YKK is the top global brand for manufacturing fasteners (or zippers) and has expanded its business to over 71 countries and regions over the world. In one of Professor Mami Taniguchi’s class, she invited the CEO of YKK to talk to her students about qualities one needs in order to succeed in overseas countries.
Founded in 1934, YKK Corporation is the largest manufacturer in the world that produces and sells fasteners. Together with YKK AP which manufactures aluminum and architectural products, the two formed the main pillars of the YKK Group. YKK Group currently operates in more than 71 countries around the world and plans to expand its business in construction in Asia.
Overcoming adversity by expanding business overseas
Students who asked questions during Mr Yoshida’s visit to Professor Taniguchi’s class
Q: YKK started venturing its business overseas in 1959. For a Japanese company, this is often considered early. What were the reasons and motivations behind YKK’s overseas venture?
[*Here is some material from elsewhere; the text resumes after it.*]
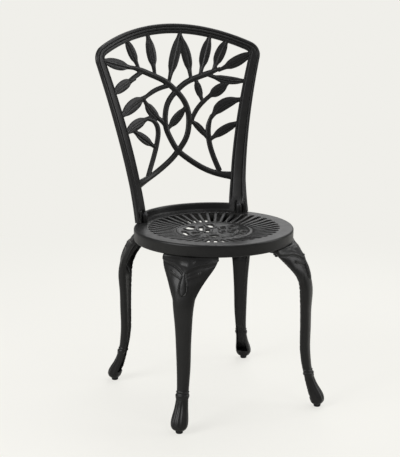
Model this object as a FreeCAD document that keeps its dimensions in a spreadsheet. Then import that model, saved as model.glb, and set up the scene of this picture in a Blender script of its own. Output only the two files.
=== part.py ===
"""Round garden chair in cast metal: a slotted seat on four cabriole legs, with a vine back.

Millimetres, +Z up. The sitter faces -Y, the floor is Z = 0, and the origin is on the floor
under the middle of the seat. Every casting is bolted to the seat, and nothing moves.
"""
import FreeCAD, Part
import Sketcher
import math
import os

Vector = FreeCAD.Vector
UP = Vector(0, 0, 1)

SIZES = (
    ("seat_radius", 200, "outer radius of the seat rim"),
    ("seat_height", 441, "floor to the flat top of the rim"),
    ("skirt_depth", 30, "height of the rim's outer skirt"),
    ("skirt_wall", 5, "thickness of the skirt"),
    ("edge_round", 4, "rounding of the rim's outer top edge"),
    ("rim_inner_radius", 168, "where the flat rim gives way to the dished pan"),
    ("rim_thickness", 7, "thickness of the flat rim"),
    ("pan_depth", 16, "how far the middle of the pan lies under the rim"),
    ("pan_thickness", 4, "thickness of the dished pan"),
    ("slot_count", 44, "radial slots round the pan"),
    ("slot_inner_radius", 97, "inner end of a slot"),
    ("slot_outer_radius", 166, "outer end of a slot"),
    ("slot_inner_width", 5, "width of a slot at its inner end"),
    ("slot_outer_width", 12, "width of a slot at its outer end"),
    ("bead_radius", 91.5, "middle of the raised ring round the medallion"),
    ("bead_width", 8, "width of the raised ring"),
    ("bead_rise", 2.5, "height of the raised ring above the pan"),
    ("medallion_radius", 86, "radius of the pierced medallion in the middle"),
    ("hub_radius", 9, "radius of the raised button in the middle"),
    ("hub_rise", 2, "height of the button above the pan"),
    ("boss_radius", 181, "distance of the leg bosses from the middle of the seat"),
    ("boss_spread", 13, "degrees from a leg's middle to each of its bosses"),
    ("boss_diameter", 22, "diameter of a leg boss"),
    ("stud_depth", 16, "how deep a stud is screwed into its boss"),
    ("thread_diameter", 8, "diameter of the studs and bolts"),
    ("bolt_clearance", 0.5, "room round a bolt in a plain hole, on the radius"),
    ("washer_diameter", 16, "diameter of a flat washer"),
    ("washer_thickness", 1.6, "thickness of a flat washer"),
    ("spring_diameter", 14, "diameter of a spring washer"),
    ("spring_thickness", 2, "thickness of a spring washer"),
    ("nut_across", 13, "width of a nut across its flats"),
    ("nut_height", 6.5, "height of a nut"),
    ("stud_overhang", 4, "length of stud that shows under its nut"),
    ("front_leg_angle", 46.4, "degrees between a front leg and the side of the chair"),
    ("rear_leg_angle", 45.3, "degrees between a rear leg and the side of the chair"),
    ("flange_thickness", 9, "thickness of the leg's top flange"),
    ("flange_inner_radius", 169, "inner edge of the leg's top flange"),
    ("flange_spread", 20.5, "degrees from a leg's middle to its flange's end"),
    ("knee_height", 110, "height of the knee, from the seat down to the shaft"),
    ("wing_spread", 69, "half the width of the wings where they meet the rim"),
    ("wing_bulge", 50, "how far the wings stand out past the rim at the knee's lower end"),
    ("wing_thickness", 10, "thickness of the wings beside the knee"),
    ("leg_wall", 5, "wall of the legs, which are hollow and open towards the middle"),
    ("ankle_height", 146, "height of the bend where the shaft kicks out to the foot"),
    ("shaft_radius", 243.2, "distance of the leg's shaft from the middle of the seat"),
    ("foot_radius", 277, "distance of a foot from the middle of the seat"),
    ("shaft_width", 37.1, "width of the shaft at mid height"),
    ("shaft_depth", 24.6, "depth of the shaft at mid height"),
    ("collar_height", 85, "height of the ring above the foot"),
    ("collar_rise", 1.6, "how far the ring stands out of the ankle"),
    ("collar_thickness", 6, "height of the ring"),
    ("foot_width", 41.5, "width of the bell foot"),
    ("foot_depth", 35.5, "depth of the bell foot"),
    ("glide_diameter", 19, "diameter of the plastic glide"),
    ("glide_height", 8, "how far the glide holds the foot off the floor"),
    ("peg_diameter", 6, "diameter of the glide's peg"),
    ("peg_length", 12, "length of the glide's peg"),
    ("peg_clearance", 0.2, "room round and above the peg"),
    ("back_height", 489, "rim to the top of the arch"),
    ("back_setback", 6, "from the rim's edge to the middle of the back's thickness"),
    ("stile_angle", 46.8, "degrees from the rear to each stile's foot"),
    ("back_top_half", 224, "half the distance between the stiles at the top"),
    ("back_top_bow", 54, "how far the middle of the back lies behind its top corners"),
    ("back_flatten", 9.5, "how much less than that the back is bowed half way up"),
    ("stile_curve", 1.57, "how late the stiles spread apart: 1 is straight"),
    ("back_lean", 45, "backward lean over the height of the back"),
    ("back_sweep", 25, "further backward curve over the height of the back"),
    ("stile_foot_width", 51, "width of a stile at its foot"),
    ("stile_waist_width", 40, "width of a stile where the vine starts"),
    ("stile_top_width", 29.5, "width of a stile at the top"),
    ("back_foot_thickness", 15, "thickness of the stiles at their feet"),
    ("back_thickness", 10.5, "thickness of the stiles' tops and the top rail"),
    ("back_front_bevel", 2.5, "softening of the front edges of the stiles and the rail"),
    ("back_rear_bevel", 3.5, "bevel along the rear edges of the stiles and the rail"),
    ("groove_depth", 2, "depth of the groove along the stiles and the rail"),
    ("arch_radius", 474, "radius of the arched rail's middle line"),
    ("rail_width", 25.5, "width of the arched rail"),
    ("corner_radius", 22, "radius of the middle line at the top corners"),
    ("apron_height", 21, "height of the low wall between the stiles"),
    ("apron_thickness", 9, "thickness of the low wall"),
    ("stem_width", 15.2, "width of the vine's stems"),
    ("stem_thickness", 11, "thickness of the vine's stems"),
    ("root_width", 27, "height of a main stem where it leaves its stile"),
    ("bough_width", 14.2, "width of the two side branches"),
    ("bough_thickness", 9.6, "thickness of the two side branches"),
    ("twig_width", 12.4, "width of the smaller stalks"),
    ("twig_thickness", 9, "thickness of the smaller stalks"),
    ("leaf_thickness", 9, "thickness of a leaf at its middle rib"),
    ("leaf_neck", 9, "width of a leaf at its two ends"),
    ("back_bolt_angle", 48.5, "degrees from the rear to each back bolt"),
    ("back_bolt_radius", 181, "distance of the back bolts from the middle of the seat"),
    ("back_boss_diameter", 18, "diameter of the boss beside a stile's foot"),
    ("back_boss_height", 19, "height of the boss beside a stile's foot"),
    ("cap_diameter", 14, "diameter of a back bolt's domed head"),
    ("cap_height", 5.5, "height of a back bolt's domed head"),
    ("bolt_overhang", 4, "length of back bolt that shows under its nut"),
)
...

Back in the day, the Ministry of International Trade and Industry (current Ministry of Economy, Trade and Industry) categorized fasteners as miscellaneous goods, and fastener manufacturing was not recognized as a key industry by the country. Even though goods imported from overseas enjoyed low custom tax, goods exported from Japan were heavily taxed. As we were in an unfair situation, we decided that there was a need to venture our business overseas. Thankfully, fasteners are essentials for the textile industry and see a regular demand regardless of economic vibrancy.
By expanding our business overseas, we were able to overcome adversity. Starting from the U.S and European countries in the early stage, we have now expanded our business to 71 different countries and regions in the world.
Q: Many employees in your company seem to have very rich overseas experiences. Could you share with us the roles of these employees who were assigned to work in overseas branches?
Our company believes in entrusting overseas business to the locals. Many top leaders in overseas corporate branches are in fact talented people educated and groomed in these local countries. Of course, there is always a need to maintain communication between overseas corporate branches and the headquarters in Japan. As such, staff from Japan who are being assigned to these overseas branches play a major role in serving as a bridge for communication.
The importance of culture assimilation
Q: What attributes do you think is needed to succeed overseas?
When we send staff from Japan to overseas branches we always remind them the importance of assimilating into the local culture as if they were born and grew up in the country. If one is not capable of doing that, he or she will not succeed overseas. By assimilating into the local culture, you are showing that you respect the culture and customs of the country, and this is an important attitude one should have to be successful on a global stage. Many Japanese complain that food in Japan tastes better and food in the country they are working in tastes bad. This will not happen if they were to think of the country they are working in as their home country. In fact, they are more likely to be pro-active and be willing to learn about manners and values of the country.
It is natural that the way things are done or understood will be different in overseas countries. Things may not even work out or turn out well. Nevertheless, by experiencing these obstacles, one will grow to become more determined and persistent which are important qualities to succeed in life.
Q: What advice do you have for people who are working with others that hold different values and cultures?
I have no definite answer for it because the world is very complex. Sometimes there might be values that might seem difficult to accept on the surface. But as you look deeper, you might unexpectedly find that these values are actually what you share mutually on a personal level. I think people who want to succeed on the global stage need to learn to look at things from various perspectives.
*This article was originally written in Japanese by Professor Taniguchi in 2016. The information of this article is based on when it was written.